Forgetting to group by non-aggregated columns:

1-- Wrong:
2SELECT department, first_name, COUNT(*)
3FROM employees
4GROUP BY department;
5
6-- Right:
7SELECT department, COUNT(*)
8FROM employees
9GROUP BY department;

Using WHERE instead of HAVING for group conditions:

 1-- Wrong:
 2SELECT department, AVG(salary)
 3FROM employees
 4WHERE AVG(salary) > 50000  -- Can't use aggregation in WHERE
 5GROUP BY department;
 6
 7-- Right:
 8SELECT department, AVG(salary)
 9FROM employees
10GROUP BY department
11HAVING AVG(salary) > 50000;

Counting wrong:

1-- COUNT(*) counts all rows
2-- COUNT(column) counts non-NULL values in that column
3-- They're different if your column has NULLs

Why This Matters

Aggregation and grouping transform you from someone who looks at individual records to someone who understands data patterns.

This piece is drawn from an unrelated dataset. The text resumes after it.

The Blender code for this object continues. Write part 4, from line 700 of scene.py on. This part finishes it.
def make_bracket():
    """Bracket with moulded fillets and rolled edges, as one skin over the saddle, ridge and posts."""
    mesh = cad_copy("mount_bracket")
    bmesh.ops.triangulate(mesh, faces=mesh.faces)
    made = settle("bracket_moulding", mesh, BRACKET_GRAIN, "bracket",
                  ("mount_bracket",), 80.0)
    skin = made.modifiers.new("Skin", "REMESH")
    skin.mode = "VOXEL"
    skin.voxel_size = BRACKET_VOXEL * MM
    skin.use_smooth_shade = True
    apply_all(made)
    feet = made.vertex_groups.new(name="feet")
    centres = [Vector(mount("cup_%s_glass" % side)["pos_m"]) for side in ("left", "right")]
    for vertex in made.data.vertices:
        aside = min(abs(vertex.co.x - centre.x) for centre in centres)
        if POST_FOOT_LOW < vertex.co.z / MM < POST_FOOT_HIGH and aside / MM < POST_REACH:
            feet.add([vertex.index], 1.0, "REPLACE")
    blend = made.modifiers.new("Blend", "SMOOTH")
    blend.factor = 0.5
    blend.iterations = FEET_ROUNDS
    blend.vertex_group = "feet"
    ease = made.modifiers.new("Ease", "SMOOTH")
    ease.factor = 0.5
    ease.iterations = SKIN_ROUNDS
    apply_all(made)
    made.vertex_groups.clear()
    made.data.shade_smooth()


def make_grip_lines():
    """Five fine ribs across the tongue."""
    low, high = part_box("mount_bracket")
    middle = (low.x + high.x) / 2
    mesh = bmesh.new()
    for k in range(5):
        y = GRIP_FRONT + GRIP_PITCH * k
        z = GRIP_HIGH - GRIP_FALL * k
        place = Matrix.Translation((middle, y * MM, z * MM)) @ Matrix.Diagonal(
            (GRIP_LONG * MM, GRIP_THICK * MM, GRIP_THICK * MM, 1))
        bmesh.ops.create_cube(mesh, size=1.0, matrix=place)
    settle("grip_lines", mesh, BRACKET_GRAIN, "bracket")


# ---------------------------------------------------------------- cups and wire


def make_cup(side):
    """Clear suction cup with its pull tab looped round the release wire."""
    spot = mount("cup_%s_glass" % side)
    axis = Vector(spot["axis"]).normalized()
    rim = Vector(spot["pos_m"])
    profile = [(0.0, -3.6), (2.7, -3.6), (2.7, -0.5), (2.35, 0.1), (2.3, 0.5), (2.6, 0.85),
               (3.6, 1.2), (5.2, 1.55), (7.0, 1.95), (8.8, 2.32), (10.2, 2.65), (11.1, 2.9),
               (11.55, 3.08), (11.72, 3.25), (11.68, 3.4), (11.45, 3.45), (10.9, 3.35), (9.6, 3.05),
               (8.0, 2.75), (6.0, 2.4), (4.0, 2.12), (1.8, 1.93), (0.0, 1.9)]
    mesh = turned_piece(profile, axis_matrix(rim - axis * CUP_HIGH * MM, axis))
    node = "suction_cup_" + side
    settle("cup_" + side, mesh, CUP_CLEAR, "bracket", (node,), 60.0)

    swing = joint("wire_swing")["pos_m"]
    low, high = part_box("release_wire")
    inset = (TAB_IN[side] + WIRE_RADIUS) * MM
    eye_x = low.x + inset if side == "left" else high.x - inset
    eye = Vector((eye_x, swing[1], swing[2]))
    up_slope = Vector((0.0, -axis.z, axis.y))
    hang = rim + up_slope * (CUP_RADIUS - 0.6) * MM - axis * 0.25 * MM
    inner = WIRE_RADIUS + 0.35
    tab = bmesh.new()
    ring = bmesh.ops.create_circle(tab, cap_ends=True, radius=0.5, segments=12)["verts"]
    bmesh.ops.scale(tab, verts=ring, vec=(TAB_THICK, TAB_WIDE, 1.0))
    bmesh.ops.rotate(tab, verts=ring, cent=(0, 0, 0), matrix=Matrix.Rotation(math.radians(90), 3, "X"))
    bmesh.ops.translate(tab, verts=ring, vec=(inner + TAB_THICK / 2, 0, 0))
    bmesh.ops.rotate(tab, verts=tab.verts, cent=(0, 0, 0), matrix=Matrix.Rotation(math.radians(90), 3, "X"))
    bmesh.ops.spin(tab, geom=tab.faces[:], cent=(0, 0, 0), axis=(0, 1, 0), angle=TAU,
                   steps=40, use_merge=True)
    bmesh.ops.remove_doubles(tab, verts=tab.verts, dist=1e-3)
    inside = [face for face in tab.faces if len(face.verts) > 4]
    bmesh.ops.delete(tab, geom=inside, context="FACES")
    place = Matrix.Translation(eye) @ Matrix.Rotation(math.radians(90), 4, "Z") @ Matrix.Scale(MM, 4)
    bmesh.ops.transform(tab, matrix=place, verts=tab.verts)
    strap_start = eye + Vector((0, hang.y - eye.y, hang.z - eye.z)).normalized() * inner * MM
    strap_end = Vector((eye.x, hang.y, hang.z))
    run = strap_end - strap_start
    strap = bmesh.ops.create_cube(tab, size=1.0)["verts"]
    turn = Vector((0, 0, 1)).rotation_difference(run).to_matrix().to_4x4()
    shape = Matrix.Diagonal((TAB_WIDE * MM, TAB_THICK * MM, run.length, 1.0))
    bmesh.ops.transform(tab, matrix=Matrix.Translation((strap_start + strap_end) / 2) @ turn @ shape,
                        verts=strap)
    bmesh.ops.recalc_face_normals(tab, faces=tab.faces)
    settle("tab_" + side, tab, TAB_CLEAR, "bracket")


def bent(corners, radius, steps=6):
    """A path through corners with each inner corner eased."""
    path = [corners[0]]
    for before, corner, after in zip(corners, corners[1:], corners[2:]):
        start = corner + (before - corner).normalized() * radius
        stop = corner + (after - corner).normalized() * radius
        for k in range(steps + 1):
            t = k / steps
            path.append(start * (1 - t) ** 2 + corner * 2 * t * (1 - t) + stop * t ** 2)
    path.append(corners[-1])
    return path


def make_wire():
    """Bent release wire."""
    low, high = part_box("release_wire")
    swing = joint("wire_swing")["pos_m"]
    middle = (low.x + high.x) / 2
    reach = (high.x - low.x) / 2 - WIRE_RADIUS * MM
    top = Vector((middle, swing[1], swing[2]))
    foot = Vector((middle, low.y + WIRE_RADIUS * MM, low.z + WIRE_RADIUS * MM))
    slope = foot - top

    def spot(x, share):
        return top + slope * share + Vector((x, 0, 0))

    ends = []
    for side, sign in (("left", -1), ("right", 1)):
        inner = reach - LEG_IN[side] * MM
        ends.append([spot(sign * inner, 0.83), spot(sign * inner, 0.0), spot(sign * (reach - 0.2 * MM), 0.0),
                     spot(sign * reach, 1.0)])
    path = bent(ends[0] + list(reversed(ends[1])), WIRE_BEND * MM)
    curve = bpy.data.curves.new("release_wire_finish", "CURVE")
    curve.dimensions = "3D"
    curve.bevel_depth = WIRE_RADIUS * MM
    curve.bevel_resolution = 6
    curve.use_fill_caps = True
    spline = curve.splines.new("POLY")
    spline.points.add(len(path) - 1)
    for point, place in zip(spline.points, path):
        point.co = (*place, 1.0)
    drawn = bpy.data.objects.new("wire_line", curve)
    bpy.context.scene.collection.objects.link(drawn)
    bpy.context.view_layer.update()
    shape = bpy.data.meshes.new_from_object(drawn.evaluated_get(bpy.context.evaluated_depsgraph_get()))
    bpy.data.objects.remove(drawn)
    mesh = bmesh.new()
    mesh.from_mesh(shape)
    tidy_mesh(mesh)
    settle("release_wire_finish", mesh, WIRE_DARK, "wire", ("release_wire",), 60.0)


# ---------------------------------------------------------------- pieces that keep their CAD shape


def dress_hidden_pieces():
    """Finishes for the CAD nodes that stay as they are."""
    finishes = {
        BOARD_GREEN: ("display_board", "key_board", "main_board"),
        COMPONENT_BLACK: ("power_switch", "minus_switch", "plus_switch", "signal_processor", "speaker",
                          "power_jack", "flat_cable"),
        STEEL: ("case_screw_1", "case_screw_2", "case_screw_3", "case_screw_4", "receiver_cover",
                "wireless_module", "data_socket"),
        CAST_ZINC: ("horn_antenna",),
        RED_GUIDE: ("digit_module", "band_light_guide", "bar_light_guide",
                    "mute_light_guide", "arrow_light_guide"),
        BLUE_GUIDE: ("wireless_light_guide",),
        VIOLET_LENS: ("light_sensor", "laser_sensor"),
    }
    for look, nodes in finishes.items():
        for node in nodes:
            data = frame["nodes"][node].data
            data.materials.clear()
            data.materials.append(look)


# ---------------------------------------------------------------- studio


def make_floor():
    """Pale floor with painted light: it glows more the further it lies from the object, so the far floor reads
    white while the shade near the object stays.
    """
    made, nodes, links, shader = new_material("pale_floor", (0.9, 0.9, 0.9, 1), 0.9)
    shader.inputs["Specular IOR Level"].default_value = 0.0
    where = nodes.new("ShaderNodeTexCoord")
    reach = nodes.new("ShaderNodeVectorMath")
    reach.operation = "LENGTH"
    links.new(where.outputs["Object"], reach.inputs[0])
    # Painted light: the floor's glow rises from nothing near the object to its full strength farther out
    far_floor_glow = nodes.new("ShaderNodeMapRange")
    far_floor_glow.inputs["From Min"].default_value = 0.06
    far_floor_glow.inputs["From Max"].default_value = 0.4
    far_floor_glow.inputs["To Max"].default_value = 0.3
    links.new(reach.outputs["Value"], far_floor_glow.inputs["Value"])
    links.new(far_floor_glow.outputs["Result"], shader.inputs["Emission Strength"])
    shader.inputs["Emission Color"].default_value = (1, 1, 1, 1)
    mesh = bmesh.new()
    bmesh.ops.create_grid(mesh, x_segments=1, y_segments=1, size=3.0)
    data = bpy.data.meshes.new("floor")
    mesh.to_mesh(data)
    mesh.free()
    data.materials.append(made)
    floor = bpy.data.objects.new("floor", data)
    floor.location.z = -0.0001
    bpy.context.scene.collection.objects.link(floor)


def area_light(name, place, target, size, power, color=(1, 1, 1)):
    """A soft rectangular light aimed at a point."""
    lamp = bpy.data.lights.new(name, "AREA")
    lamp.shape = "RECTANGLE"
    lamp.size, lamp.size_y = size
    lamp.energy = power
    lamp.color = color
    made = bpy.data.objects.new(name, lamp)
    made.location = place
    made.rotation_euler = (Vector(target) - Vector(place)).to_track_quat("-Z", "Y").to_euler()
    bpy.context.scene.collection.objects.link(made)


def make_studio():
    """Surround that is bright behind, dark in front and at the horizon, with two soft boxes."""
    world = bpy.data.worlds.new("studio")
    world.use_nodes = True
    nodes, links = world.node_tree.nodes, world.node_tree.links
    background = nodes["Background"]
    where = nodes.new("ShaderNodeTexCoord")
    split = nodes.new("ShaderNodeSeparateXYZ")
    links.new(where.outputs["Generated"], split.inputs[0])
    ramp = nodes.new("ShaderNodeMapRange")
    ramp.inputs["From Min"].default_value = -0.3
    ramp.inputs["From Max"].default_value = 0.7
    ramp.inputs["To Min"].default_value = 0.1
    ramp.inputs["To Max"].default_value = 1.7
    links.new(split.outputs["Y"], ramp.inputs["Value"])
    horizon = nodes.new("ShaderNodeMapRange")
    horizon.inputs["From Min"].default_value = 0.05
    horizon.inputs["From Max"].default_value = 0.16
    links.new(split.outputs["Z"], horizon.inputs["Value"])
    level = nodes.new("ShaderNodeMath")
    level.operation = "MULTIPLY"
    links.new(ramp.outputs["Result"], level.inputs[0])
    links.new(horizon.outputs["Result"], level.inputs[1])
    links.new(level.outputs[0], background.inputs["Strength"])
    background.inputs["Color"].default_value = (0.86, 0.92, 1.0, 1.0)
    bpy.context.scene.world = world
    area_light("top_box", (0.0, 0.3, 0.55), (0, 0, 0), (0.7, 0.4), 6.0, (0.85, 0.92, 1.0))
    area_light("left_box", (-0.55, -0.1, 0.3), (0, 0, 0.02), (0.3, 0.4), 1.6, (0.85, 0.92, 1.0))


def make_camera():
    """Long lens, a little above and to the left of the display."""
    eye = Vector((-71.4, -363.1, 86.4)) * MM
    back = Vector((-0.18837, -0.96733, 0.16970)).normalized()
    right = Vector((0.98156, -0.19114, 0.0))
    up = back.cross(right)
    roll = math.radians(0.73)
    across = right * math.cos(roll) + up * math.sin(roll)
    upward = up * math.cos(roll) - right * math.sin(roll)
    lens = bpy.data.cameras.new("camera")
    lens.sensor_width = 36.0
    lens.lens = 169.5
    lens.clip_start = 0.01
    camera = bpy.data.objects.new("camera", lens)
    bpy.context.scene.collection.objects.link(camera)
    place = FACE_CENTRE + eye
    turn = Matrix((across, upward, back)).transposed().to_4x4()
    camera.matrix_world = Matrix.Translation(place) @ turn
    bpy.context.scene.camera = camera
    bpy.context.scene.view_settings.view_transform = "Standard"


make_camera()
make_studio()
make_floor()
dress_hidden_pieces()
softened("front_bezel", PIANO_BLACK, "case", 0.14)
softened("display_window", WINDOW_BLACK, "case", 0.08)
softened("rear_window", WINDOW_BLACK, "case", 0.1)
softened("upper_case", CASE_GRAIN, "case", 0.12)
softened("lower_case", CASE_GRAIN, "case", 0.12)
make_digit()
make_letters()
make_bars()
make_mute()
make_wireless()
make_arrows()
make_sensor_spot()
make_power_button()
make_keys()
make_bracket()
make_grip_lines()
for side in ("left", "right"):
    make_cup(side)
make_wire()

Instead of scrolling through thousands of employee records, you can instantly see:

  • Which departments are growing or shrinking
  • Where your revenue is coming from
  • What your key performance metrics look like
  • How different segments of your business are performing

This is the difference between data and information. Raw data tells you John Smith makes $65,000. Aggregated data tells you your engineering department’s average salary increased 8% this year.

Practice Ideas

  1. Find the total number of employees in each department
  2. Calculate average, minimum, and maximum salaries by job title
  3. Count how many orders each customer has placed
  4. Find departments with more than 10 employees
  5. Calculate monthly revenue trends for the past year

Master these patterns, and you’ll be able to answer most business questions that come your way. Every dashboard, every report, every “how are we doing?” question - they all come down to aggregation and grouping.